What to say, what not to say. It is a book festival, so people want to talk about their passion: books. If someone wants to talk about your books, you smile and chat and answer questions and autograph books for them. You do find people who want to talk about other people's books. If you are a fan of the same author, you will have common ground, but be careful not to spend too much time chatting when you have people waiting who want to talk to you about your books.
You could also face the situation of genre bashers. This happens when erotica writers are confronted with people who want to rip them apart for daring to write sex scenes in a book. If erotica is your genre, keep a cool head and suggest that they support other authors at the festival instead. If they bad-mouth another author for whatever reason, don't get into an argument and never agree with them.
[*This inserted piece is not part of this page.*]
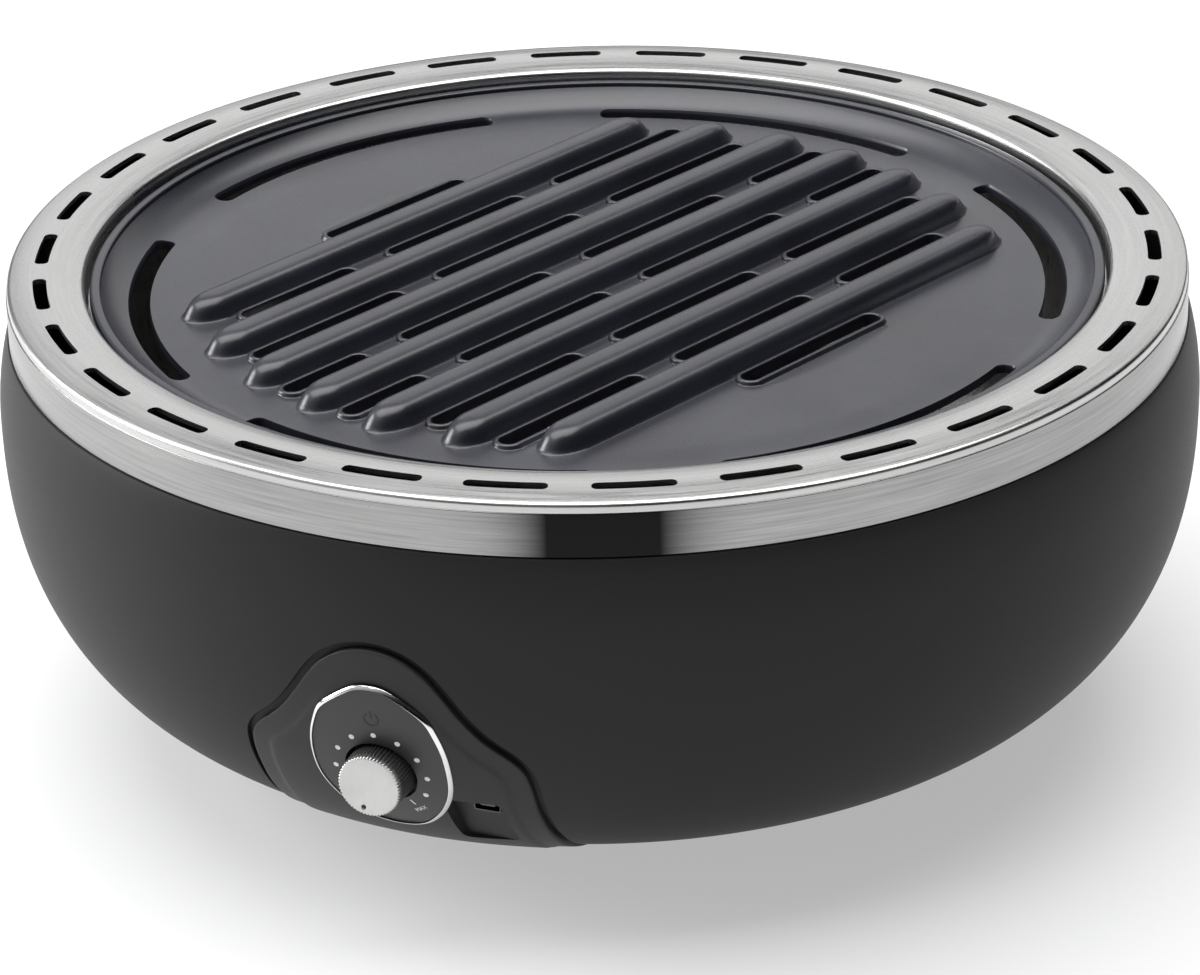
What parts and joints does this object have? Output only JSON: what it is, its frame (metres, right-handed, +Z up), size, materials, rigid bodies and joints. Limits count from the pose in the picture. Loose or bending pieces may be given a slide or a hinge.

Rather suggest that not every book is to everyone's taste and that there are many other authors whose books they could read.
Avoid bad mouthing other authors because it reflects poorly on you. You might have an audience of fans of the other author and making them angry will not help your case.


Offer something in return. People like free stuff. This is a marketing opportunity where you can also give things away to gain more sales.
Think about the ads on television. Buy two tires from us and we will give you a movie ticket. Buy four and get two tickets. Car tires are expensive, so you will only replace them when safety becomes a concern. So why not treat yourself and drive your now safer car to the movie theater for a night out?
Book people, love book related things. Coffee mugs, bookmarks, shopping bags, gift cards for other books, etc. Or offer something where they can enjoy reading (or writing) at the same time - a foot massage voucher, pedicure, or a voucher for free coffee at a local coffee shop.


This is a basic list to help you get started, and there are more ideas that you can explore to market your books at a book festival.